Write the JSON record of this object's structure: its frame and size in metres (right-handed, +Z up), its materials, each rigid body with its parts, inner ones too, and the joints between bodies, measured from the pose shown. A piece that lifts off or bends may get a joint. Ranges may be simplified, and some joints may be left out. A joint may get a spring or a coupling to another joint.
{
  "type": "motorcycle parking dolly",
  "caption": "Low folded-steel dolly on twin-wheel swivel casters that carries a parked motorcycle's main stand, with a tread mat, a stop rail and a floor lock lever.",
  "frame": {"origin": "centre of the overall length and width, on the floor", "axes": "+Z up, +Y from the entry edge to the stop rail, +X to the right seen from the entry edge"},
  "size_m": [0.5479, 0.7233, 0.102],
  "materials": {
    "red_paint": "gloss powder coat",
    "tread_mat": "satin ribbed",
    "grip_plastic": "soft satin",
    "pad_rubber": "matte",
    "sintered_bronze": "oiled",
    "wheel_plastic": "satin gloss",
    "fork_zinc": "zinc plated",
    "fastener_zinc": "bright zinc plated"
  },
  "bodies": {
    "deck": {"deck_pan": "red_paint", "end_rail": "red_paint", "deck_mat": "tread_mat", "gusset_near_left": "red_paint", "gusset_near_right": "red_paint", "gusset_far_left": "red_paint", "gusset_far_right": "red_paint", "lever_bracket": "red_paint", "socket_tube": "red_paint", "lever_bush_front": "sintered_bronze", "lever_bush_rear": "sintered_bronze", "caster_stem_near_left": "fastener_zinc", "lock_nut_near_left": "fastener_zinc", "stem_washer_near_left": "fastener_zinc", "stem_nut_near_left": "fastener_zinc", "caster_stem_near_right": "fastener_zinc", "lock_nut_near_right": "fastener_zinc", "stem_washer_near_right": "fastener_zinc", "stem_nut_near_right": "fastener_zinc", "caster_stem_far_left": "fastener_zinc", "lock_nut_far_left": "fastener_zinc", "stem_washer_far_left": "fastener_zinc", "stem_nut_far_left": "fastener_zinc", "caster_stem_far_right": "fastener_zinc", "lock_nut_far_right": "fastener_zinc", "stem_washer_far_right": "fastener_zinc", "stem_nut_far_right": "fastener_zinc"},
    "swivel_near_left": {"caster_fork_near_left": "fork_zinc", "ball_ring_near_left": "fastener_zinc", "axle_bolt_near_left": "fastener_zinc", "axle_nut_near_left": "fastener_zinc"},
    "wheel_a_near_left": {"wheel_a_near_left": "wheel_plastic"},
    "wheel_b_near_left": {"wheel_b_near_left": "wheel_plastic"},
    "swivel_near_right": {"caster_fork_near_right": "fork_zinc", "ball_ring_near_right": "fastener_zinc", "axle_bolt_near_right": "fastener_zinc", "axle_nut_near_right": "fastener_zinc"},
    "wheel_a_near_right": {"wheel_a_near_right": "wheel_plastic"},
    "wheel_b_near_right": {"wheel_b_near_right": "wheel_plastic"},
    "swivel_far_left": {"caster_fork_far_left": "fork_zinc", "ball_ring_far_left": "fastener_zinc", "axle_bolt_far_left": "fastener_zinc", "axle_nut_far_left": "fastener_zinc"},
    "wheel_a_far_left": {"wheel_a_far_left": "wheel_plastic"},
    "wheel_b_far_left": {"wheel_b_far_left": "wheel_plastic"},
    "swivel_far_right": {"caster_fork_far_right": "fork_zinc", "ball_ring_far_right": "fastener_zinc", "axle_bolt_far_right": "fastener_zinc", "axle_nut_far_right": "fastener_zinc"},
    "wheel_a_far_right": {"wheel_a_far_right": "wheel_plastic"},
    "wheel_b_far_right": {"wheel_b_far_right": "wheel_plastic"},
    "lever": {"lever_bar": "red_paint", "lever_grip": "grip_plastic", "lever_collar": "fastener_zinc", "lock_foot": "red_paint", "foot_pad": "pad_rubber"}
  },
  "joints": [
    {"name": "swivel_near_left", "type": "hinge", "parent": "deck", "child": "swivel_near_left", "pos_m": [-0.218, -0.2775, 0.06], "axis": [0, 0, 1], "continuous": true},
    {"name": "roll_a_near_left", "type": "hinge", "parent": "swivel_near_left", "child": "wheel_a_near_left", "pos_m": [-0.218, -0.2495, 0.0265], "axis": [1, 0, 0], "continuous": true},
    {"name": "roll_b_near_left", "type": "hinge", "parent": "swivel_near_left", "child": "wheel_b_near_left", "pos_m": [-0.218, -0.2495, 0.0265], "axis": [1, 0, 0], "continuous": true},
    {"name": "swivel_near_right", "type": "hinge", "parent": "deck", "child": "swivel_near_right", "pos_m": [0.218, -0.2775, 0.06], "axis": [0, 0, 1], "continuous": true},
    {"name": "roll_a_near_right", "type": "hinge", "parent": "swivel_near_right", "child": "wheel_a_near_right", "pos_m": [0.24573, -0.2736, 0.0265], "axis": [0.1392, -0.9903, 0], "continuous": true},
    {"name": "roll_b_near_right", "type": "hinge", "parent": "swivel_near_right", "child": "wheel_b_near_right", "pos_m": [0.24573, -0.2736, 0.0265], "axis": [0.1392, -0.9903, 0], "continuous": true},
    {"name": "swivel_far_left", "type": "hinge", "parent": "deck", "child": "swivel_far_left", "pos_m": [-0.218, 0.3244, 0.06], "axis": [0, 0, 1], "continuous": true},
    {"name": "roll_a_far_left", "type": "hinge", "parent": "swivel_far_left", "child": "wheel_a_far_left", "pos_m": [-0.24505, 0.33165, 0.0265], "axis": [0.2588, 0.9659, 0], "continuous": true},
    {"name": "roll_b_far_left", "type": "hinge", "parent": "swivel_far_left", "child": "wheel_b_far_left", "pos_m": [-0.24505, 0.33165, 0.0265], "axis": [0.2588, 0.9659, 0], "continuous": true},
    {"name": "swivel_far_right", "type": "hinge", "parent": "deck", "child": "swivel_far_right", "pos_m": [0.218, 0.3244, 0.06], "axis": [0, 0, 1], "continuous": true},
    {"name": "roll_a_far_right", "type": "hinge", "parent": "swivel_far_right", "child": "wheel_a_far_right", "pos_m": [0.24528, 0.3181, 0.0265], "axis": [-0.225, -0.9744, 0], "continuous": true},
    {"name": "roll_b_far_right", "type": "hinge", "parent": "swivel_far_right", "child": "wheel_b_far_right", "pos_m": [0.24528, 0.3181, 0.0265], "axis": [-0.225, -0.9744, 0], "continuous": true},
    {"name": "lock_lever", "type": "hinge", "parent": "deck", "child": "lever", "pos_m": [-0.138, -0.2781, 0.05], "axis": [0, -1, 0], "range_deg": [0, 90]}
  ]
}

--- --- ---

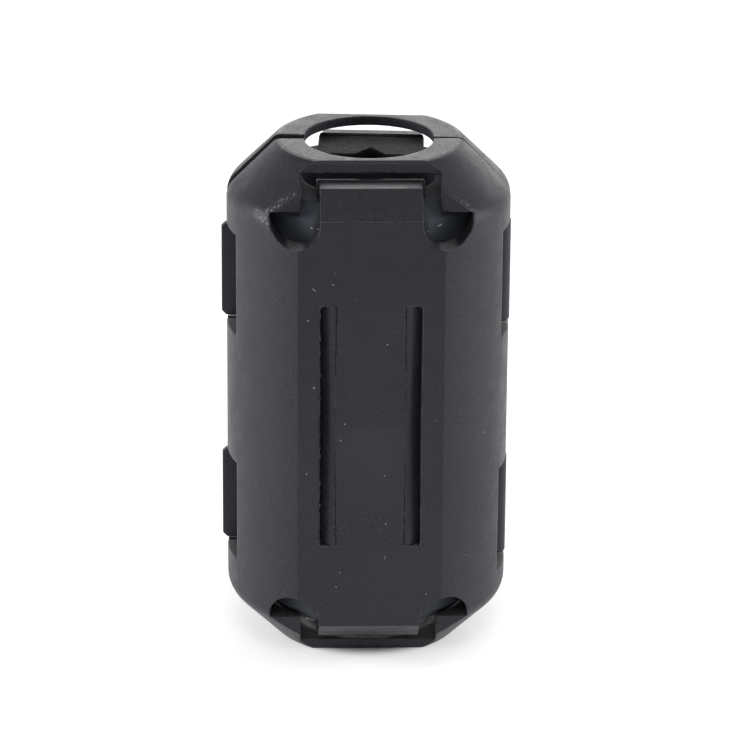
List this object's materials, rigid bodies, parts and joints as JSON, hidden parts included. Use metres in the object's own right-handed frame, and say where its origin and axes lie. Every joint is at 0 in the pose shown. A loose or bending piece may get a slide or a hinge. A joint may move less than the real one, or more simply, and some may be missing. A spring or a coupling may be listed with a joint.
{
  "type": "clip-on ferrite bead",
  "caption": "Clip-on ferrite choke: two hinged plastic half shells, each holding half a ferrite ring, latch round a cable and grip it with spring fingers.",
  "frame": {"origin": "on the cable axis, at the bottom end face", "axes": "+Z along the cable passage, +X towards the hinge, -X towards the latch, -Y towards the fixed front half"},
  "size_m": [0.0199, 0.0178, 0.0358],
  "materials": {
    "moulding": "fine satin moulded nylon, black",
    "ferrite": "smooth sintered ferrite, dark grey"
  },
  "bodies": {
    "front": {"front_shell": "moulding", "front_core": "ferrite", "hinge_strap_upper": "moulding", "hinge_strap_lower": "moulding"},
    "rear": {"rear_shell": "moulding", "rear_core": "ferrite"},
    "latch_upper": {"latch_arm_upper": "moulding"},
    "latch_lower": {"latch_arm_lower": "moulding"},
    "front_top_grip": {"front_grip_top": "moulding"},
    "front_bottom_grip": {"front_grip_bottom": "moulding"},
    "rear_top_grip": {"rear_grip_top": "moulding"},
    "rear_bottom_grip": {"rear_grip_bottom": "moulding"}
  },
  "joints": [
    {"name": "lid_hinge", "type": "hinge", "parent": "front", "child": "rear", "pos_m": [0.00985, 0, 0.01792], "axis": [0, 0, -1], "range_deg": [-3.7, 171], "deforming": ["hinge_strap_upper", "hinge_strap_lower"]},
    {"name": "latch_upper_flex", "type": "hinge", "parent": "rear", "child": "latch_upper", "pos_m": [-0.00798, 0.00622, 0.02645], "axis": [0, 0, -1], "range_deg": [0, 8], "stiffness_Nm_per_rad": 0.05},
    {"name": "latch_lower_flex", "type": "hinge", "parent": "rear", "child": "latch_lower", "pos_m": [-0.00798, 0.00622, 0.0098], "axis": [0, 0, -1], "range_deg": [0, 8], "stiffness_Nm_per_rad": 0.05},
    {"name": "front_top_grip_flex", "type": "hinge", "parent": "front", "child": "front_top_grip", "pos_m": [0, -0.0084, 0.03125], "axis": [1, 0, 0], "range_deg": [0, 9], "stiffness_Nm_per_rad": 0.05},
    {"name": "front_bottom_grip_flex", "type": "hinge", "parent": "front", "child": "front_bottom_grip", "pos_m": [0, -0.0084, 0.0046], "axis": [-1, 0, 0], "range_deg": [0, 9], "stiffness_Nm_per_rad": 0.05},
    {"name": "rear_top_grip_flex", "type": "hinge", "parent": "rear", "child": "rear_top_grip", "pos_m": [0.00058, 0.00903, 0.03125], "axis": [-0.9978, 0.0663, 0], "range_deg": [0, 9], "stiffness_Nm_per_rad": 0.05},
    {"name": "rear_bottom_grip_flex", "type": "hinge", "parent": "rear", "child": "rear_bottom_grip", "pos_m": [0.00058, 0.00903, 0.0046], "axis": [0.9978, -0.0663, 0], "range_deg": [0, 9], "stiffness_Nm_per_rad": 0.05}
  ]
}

--- --- ---

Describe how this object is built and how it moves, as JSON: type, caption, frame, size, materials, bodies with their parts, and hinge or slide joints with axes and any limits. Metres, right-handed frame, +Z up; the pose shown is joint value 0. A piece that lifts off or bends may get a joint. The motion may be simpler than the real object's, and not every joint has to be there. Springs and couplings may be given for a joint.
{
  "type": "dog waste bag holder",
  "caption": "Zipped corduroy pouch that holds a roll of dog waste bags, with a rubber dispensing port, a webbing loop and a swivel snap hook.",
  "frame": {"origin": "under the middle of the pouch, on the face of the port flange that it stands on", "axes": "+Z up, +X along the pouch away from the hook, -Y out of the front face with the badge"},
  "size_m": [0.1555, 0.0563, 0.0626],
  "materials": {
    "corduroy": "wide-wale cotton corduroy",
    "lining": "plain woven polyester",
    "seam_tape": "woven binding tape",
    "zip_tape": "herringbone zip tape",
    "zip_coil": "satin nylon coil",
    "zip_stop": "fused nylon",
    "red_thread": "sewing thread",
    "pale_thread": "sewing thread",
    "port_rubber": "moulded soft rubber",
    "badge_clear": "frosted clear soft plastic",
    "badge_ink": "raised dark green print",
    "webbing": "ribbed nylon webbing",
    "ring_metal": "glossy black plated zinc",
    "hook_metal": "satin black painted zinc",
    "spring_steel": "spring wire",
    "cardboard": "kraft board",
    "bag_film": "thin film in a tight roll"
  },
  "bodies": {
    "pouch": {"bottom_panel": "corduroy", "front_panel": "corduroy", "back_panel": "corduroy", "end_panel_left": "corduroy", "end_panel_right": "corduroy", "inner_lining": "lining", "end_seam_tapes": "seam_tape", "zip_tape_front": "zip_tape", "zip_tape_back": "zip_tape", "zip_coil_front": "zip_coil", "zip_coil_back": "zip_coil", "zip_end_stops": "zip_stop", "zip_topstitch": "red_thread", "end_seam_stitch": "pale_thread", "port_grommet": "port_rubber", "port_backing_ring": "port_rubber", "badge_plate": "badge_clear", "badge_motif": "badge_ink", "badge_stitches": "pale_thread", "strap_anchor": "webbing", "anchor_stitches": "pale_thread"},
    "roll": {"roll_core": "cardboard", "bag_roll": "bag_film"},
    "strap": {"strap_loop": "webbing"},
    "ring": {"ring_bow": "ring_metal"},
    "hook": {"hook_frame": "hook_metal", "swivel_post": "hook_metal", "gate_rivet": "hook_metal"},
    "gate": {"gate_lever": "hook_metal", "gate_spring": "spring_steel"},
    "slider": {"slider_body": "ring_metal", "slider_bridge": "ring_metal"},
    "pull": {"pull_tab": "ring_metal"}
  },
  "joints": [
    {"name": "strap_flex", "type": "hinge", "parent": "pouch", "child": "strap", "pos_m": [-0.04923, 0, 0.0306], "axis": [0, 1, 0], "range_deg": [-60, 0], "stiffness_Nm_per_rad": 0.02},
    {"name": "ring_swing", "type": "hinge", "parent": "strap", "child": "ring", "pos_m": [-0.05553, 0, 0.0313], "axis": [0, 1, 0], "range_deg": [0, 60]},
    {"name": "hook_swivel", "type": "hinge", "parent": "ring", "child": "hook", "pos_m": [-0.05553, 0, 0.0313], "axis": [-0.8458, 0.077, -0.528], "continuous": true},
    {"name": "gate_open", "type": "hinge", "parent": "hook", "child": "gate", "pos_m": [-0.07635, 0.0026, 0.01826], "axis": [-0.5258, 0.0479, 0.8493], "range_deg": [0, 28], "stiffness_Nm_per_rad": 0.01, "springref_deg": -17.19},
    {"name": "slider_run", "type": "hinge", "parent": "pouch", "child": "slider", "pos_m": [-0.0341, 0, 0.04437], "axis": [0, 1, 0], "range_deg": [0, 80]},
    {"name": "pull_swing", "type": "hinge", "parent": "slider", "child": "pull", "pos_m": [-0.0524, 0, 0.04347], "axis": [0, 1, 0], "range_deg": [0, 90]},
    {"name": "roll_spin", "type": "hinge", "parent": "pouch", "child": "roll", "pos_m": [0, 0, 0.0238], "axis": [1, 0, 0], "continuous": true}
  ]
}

--- --- ---

THE EXERCISE: Working from the listing above, pick out every line that has "object" and copy it.

ANSWER TO THE PROBLEM:
Write the JSON record of this object's structure: its frame and size in metres (right-handed, +Z up), its materials, each rigid body with its parts, inner ones too, and the joints between bodies, measured from the pose shown. A piece that lifts off or bends may get a joint. Ranges may be simplified, and some joints may be left out. A joint may get a spring or a coupling to another joint.
List this object's materials, rigid bodies, parts and joints as JSON, hidden parts included. Use metres in the object's own right-handed frame, and say where its origin and axes lie. Every joint is at 0 in the pose shown. A loose or bending piece may get a slide or a hinge. A joint may move less than the real one, or more simply, and some may be missing. A spring or a coupling may be listed with a joint.
Describe how this object is built and how it moves, as JSON: type, caption, frame, size, materials, bodies with their parts, and hinge or slide joints with axes and any limits. Metres, right-handed frame, +Z up; the pose shown is joint value 0. A piece that lifts off or bends may get a joint. The motion may be simpler than the real object's, and not every joint has to be there. Springs and couplings may be given for a joint.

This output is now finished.